Kala azar, or visceral leishmaniasis, is transmitted by the sandfly. It is estimated that 500,000 new cases appear every year in the world. After two to six months of incubation, the parasite attacks the defense system of the infected person. The disease is characterized by high fever, swelling of the spleen and important weight loss. If not treated, the sick will die in a few months.

It was due to the insistence of an MSF team working in the region that the disease -unknown in this area- was diagnosed.

With the problem identified, MSF has taken the lead in the response. The district health center was reorganized to accomodate the numerous sick persons. Today, close to 100 patients are treated here and approximately the same number are receiving treatment in the community.

“Most of the persons that we have been treating had a life expectation of not more than three months”, said Yanos Orfanos, an MSF medical doctor. Although new cases still appear, it is hoped that the outbreak will decrease with the rainy season that has just begun.

First cases

The first suspect deaths occurred last fall and their number slowly increased. In the peak of the epidemic, two to three persons were dying every day, according to community leaders.

At first, local health authorities thought it was a malaria outbreak and treated the patients accordingly. But when the treatment showed no results, the MSF team insisted that further tests should be performed. Although this region was not known as a kala azar endemic area, they thought it could be the cause of so many deaths. The doctor’s suspicion was finally confirmed with laboratory tests in early May.

The authorities and health infrastructure of the region were not prepared to face such an outbreak. To assist, MSF has set up a kala azar treatment unit in the neighboring Addis Zemen health center. Five tents, each one with capacity for 12 patients, have been installed in the health centre compound.

Due to the high number of patients, two wards and a corridor of the center, originally designed for 10 inpatients, have also been occupied.

On admission,many patients are severely malnourished so, beside the kala azar medication – a daily injection for one month - most patients need nutritional treatment as well.
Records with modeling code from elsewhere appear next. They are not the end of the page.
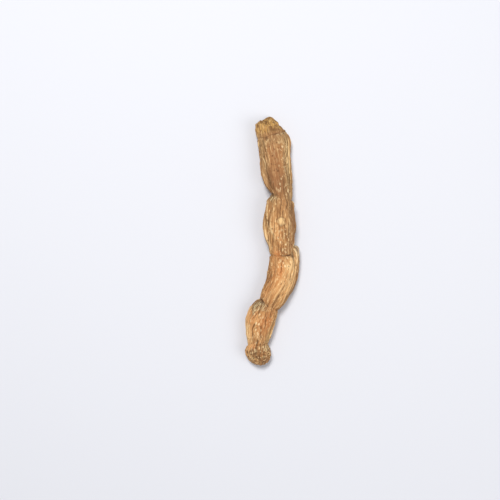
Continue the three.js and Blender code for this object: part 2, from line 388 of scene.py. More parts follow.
def through(rows: Array, column: int, at: Array) -> Array:
    """Runs a curve through keyed rows without overshooting them.

    Between two rows it is a cubic. Its slope at a row is the harmonic mean of the
    slopes on both sides, or 0 where they differ in sign.

    Args:
        rows: one row for each key, the key first.
        column: which value of the rows is wanted.
        at: the keys at which it is wanted.

    Returns:
        The curve's values.
    """
    keys, values = rows[:, 0], rows[:, column]
    secant = np.diff(values) / np.diff(keys)
    before, after = secant[:-1], secant[1:]
    total = np.where(before + after == 0, 1, before + after)
    inner = np.where(before * after <= 0, 0, 2 * before * after / total)
    slope = np.concatenate([secant[:1], inner, secant[-1:]])
    x = np.clip(at, keys[0], keys[-1])
    k = np.clip(np.searchsorted(keys, x, side="left") - 1, 0, len(keys) - 2)
    span = keys[k + 1] - keys[k]
    t = (x - keys[k]) / span
    start = (2 * t**3 - 3 * t**2 + 1) * values[k] + (t**3 - 2 * t**2 + t) * slope[k] * span
    end = (3 * t**2 - 2 * t**3) * values[k + 1] + (t**3 - t**2) * slope[k + 1] * span
    return start + end


@dataclass(frozen=True)
class Axis:
    """The stem's middle line: a smooth curve through points evenly spaced along -Y.

    Its direction is taken a little inside its ends, by the share inset.
    """

    top_y: float = 52.03
    step: float = 8.4
    x: tuple[float, ...] = (
        -1.5, -0.3, 1.0, 1.8, 2.4, 2.7, 3.2,
        4.2, 4.0, 0.4, -3.9, -5.7, -6.0, -5.3,
    )
    z: tuple[float, ...] = (5.9, 5.4, 5.1, 5.7, 6.2, 6.4, 6.0, 5.2, 4.6, 4.6, 4.4, 4.2, 4.0, 4.0)
    inset: float = 0.002

    def curve(self, t: Array) -> tuple[Array, Array]:
        """Works out the Catmull-Rom curve, with its end points mirrored outwards.

        Args:
            t: 0 at the broken end, 1 at the old end.

        Returns:
            The points, and the unit directions along the curve.
        """
        y = self.top_y - self.step * np.arange(len(self.x))
        knots = np.stack([np.array(self.x), y, np.array(self.z)], axis=-1)
        padded = np.concatenate([2 * knots[:1] - knots[1:2], knots, 2 * knots[-1:] - knots[-2:-1]])
        place = t * (len(knots) - 1)
        k = np.clip(np.floor(place).astype(int), 0, len(knots) - 2)
        w = (place - k)[..., None]
        before, start, end, after = (padded[k + n] for n in range(4))
        leave, arrive = (end - before) / 2, (after - start) / 2
        square = -3 * start + 3 * end - 2 * leave - arrive
        cube = 2 * start - 2 * end + leave + arrive
        point = start + leave * w + square * w**2 + cube * w**3
        along = leave + 2 * square * w + 3 * cube * w**2
        return point, along / np.linalg.norm(along, axis=-1, keepdims=True)

    def frames(self, below: Array) -> tuple[Array, Array, Array, Array]:
        """Gives the stem's own frame at distances below the broken end.

        Args:
            below: the distances, in millimetres.

        Returns:
            Points of the middle line, and directions along it, to the right and up.
        """
        length = self.step * (len(self.x) - 1)
        t = below / length
        inside = np.clip(t, 0, 1)
        point, _ = self.curve(inside)
        _, along = self.curve(np.clip(t, self.inset, 1 - self.inset))
        point = point + along * ((t - inside) * length)[..., None]
        right = np.cross([0.0, 0.0, 1.0], along)
        right /= np.linalg.norm(right, axis=-1, keepdims=True)
        return point, along, right, np.cross(along, right)


@dataclass(frozen=True)
class RingInk:
    """How the dark line in a ring is drawn: uneven, and broken where it has healed."""

    window: float = 0.75
    contrast: float = 1.9
    healed: float = 0.25
    most: float = 1.3
    strength: RoundNoise = RoundNoise(19, 6, 71)
    slow_stray: float = 0.6
    slow: RoundNoise = RoundNoise(17, 6, 74)
    quick_stray: float = 0.35
    quick: RoundNoise = RoundNoise(31, 6, 72)
    thinnest: float = 0.19
    thicker: float = 0.28
    thickness: RoundNoise = RoundNoise(23, 6, 73)

    def draw(self, past: Array, flat: Array, angle: Array) -> Array:
        """Draws the line.

        Args:
            past: distances past the ring, in millimetres.
            flat: the ring's own place, once for each of them.
            angle: angles round the stem.

        Returns:
            A bell of the distance from a line that strays, times an uneven strength.
        """
        uneven = np.clip(self.contrast * self.strength.at(angle, flat) - self.healed, 0, self.most)
        stray = self.slow_stray * self.slow.centred(angle, flat)
        stray = stray + self.quick_stray * self.quick.centred(angle, flat)
        width = self.thinnest + self.thicker * self.thickness.at(angle, flat)
        return uneven * bell((past - stray) / width)


@dataclass(frozen=True)
class Ring:
    """A ring left by a leaf: its place, how it leans, and where the leaf stood.

    Its line is drawn up by point where the leaf stood, and the leaf's scar is scar
    longer there than its bare length. cut is how deep the groove stays away from the
    leaf's side. The dark line in it has the strength ink, and ink_more on top of that
    round the angle ink_at. All lengths are in millimetres, and the scar's two ends
    fade in over scar_start and out over scar_fade both ways.
    """

    below: float
    lean_across: float
    lean_over: float
    leaf_at: float
    point: float
    scar: float
    cut: float
    ink: float
    ink_at: float
    ink_more: float
    window: float = 0.55
    wobble: float = 0.8
    wobbling: RoundNoise = RoundNoise(7, 5, 3)
    drawn: RingInk = RingInk()
    bare_scar: float = 0.3
    scar_start: tuple[float, float] = (0.1, 0.4)
    scar_fade: float = 0.3

    def lean(self, angle: Array) -> Array:
        """Gives how far the ring's line lies below its middle.

        Args:
            angle: angles round the stem.

        Returns:
            A tilted plane's cosine and sine, less the leaf's point, plus some wobble.
        """
        stray = self.wobbling.centred(angle, np.full_like(angle, self.below))
        tilt = self.lean_across * np.cos(angle) + self.lean_over * np.sin(angle)
        point = self.point * around(angle, self.leaf_at, self.window)
        return tilt - point + self.wobble * stray

    def groove(self, below: Array, angle: Array, width: float) -> Array:
        """Gives the groove's share of its full depth.

        Args:
            below: growth lines.
            angle: angles round the stem.
            width: the groove's half-width, in millimetres.

        Returns:
            A bell across the ring, full at the leaf's side and cut elsewhere.
        """
        near = around(angle, self.leaf_at, 2 * self.window)
        depth = self.cut * (1 - near) + near
        return depth * bell((below - self.below) / width)

    def line(self, below: Array, angle: Array) -> Array:
        """Gives the dark line's strength.

        Args:
            below: growth lines.
            angle: angles round the stem.

        Returns:
            The ring's ink, times the uneven line.
        """
        strength = self.ink + self.ink_more * around(angle, self.ink_at, self.drawn.window)
        flat = np.full_like(below, self.below)
        return strength * self.drawn.draw(below - self.below, flat, angle)

    def band(self, below: Array, angle: Array) -> Array:
        """Maps the leaf scar that follows the ring.

        Args:
            below: growth lines.
            angle: angles round the stem.

        Returns:
            1 on the scar, which is longest where the leaf stood, and 0 off it.
        """
        deep = self.bare_scar + self.scar * around(angle, self.leaf_at, 2 * self.window)
        past = below - self.below
        ended = rise(deep - self.scar_fade, deep + self.scar_fade, past)
        return rise(*self.scar_start, past) * (1 - ended)


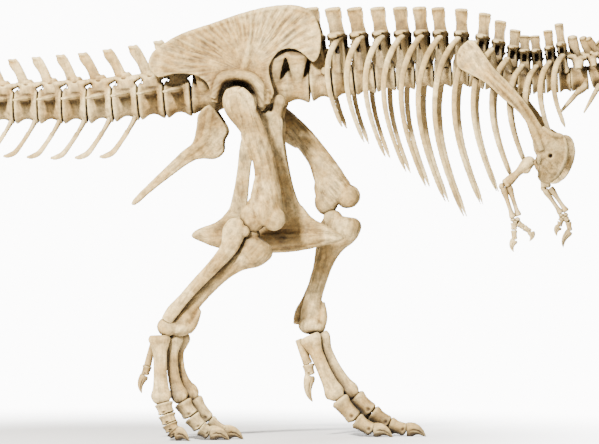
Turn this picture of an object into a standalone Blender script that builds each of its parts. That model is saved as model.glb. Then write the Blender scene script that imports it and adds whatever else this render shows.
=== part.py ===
"""A mounted skeleton of Tyrannosaurus rex, life-size, striding to the right.

Metres, +Z up.  +X is forward, towards the snout, and +Y is the animal's left.
The origin is on the floor, under the middle of the whole length.
Every bone is a few overlapping closed shapes, joined into one body by a Remesh
modifier and then thinned by a Decimate modifier.  Bones of one row, such as ribs
and vertebrae, grow from each other and share one object.
"""

import math

import bmesh
import bpy
from mathutils import Vector

# ---------------------------------------------------------------- driving sizes
# Side-view places are (x, z) with x = 0 under the hip sockets and z = 0 on the floor.
HIP = Vector((-0.10, 0.0, 2.985))  # between the two hip sockets
HIP_HALF = 0.215  # from the midline to the middle of a thigh bone's head
THIGH_OUT = 0.425  # from the midline to the top of its shaft
CUT_GAP = 0.003  # the two halves of the trunk are this far apart

DORSALS = 14  # back vertebrae with ribs, counted forwards
LAST_DORSAL_X = 0.63
DORSAL_PITCH = 0.1948  # between the rearmost two, and each next one is closer
DORSAL_PITCH_LOSS = 0.0065
RIB_ARCH_OUT = 0.62  # half the width of the rib cage at its widest
RIB_LOWEST = 1.94  # lowest rib tip
WIDEST_RIB = 5.5
LOWEST_RIB = 7

CAUDALS = 42  # tail vertebrae, counted backwards
TAIL_START_X = -0.514
CAUDAL_LENGTH = 0.236
CAUDAL_LENGTH_LOSS = 0.0039

SACRALS = 5
CERVICALS = 10
SKULL_BACK = Vector((3.79, 0.0, 3.52))  # the skull's hind end, at the level of the tooth row
SKULL_PITCH = math.radians(-4.0)  # nose down
JAW_OPEN = math.radians(13.0)

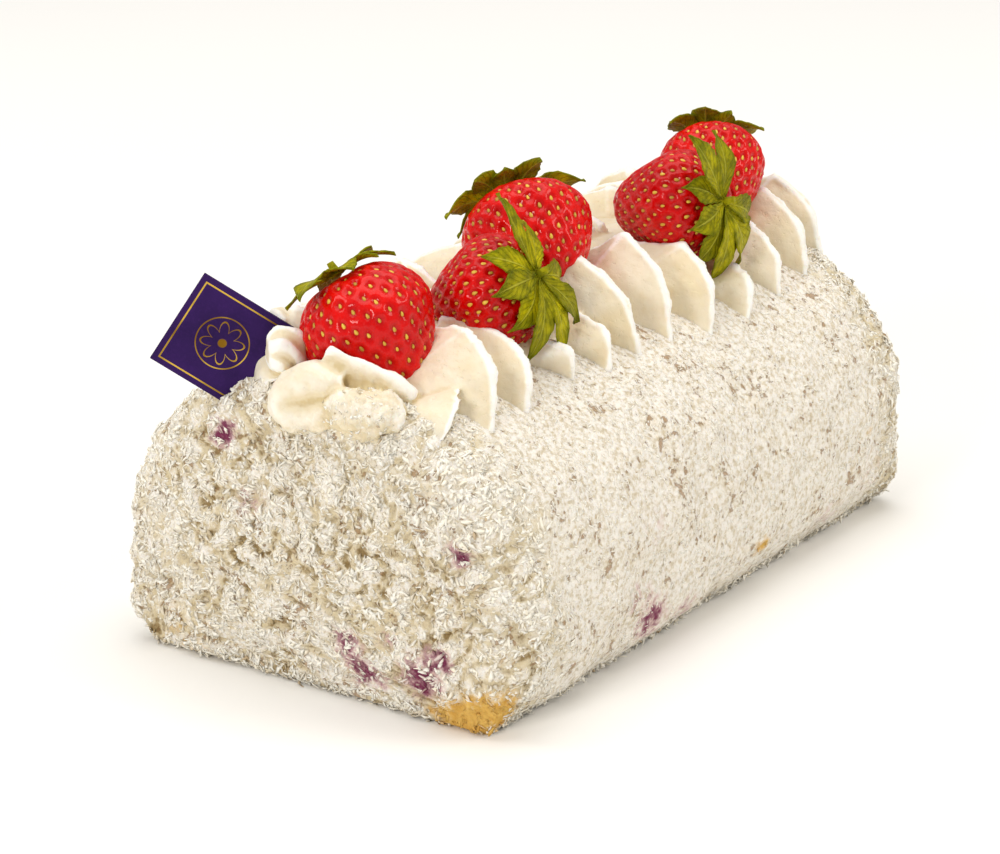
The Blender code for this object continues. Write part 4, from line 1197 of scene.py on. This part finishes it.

Other conditions caused by the kala azar infection – such as pneumonia or anemia - also need to be treated.

As soon as the patients’ condition improves, they are discharged. Then, a medical team will visit them in the community to give them an injection every day until the month long treatment is complete.

The measures adopted to fight the epidemic are working.

Most of the patients that are treated in Addis Zemen improve rapidly. More than 100 of them have already been discharged, and up to now, only three patients admitted in the center have died: an elder who refused to take the medication and two children that were very severely malnourished on admission.